During my round of New York engagements, there was, inevitably, a fair amount of US interest in the likely outcome of the UK general election — and some surprise that the Conservatives were not coasting to a comfortable victory, given the strong recovery in the British economy. I am somewhat detached nowadays, but it does seem to me that the Tories have been mistaken in making a flurry of promises, many of them either expensive or unwise or both, which has detracted from their central message of economic recovery based on careful stewardship.

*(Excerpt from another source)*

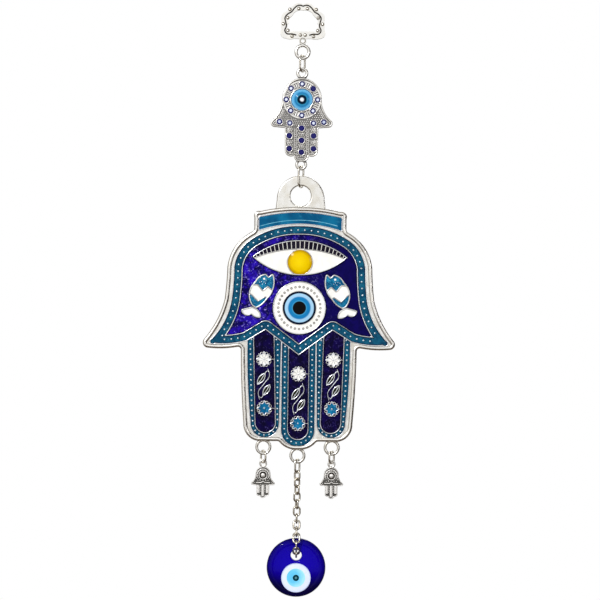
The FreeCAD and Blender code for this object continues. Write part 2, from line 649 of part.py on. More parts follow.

It is widely accepted overseas that the UK economic recovery since the 2008 banking meltdown is a significant success story, certainly compared with all other major economies except that of the US. And the superior performance of the US is entirely down to the huge benefit they have enjoyed from the development of their massive resources of shale gas and shale oil. We have a golden opportunity to follow suit. In particular, the development of the rich Bowland shale in the north-west has the potential to transform the economy of the north of England. (By contrast, the mind-bogglingly expensive and wholly uneconomic HS2 project would bring little economic benefit, and that — if the French TGV experience is anything to go by — mainly to London.) So far, however, the planning authority, the Labour-controlled Lancashire County Council, has successfully prevented any exploratory drilling from taking place.
But to return to the election, my successor but five, George Osborne, has done an excellent job in sticking to his uncomfortable course and succeeding despite the confident predictions of Labour and much of the media that the inevitable result would be failure and mass unemployment. The Tories deserve a second term. And the prospect of the viscerally anti-capitalist Ed Miliband in No. 10 is hair-raising. Moreover, he was also the begetter of the disastrous Climate Change Act. Need I say more?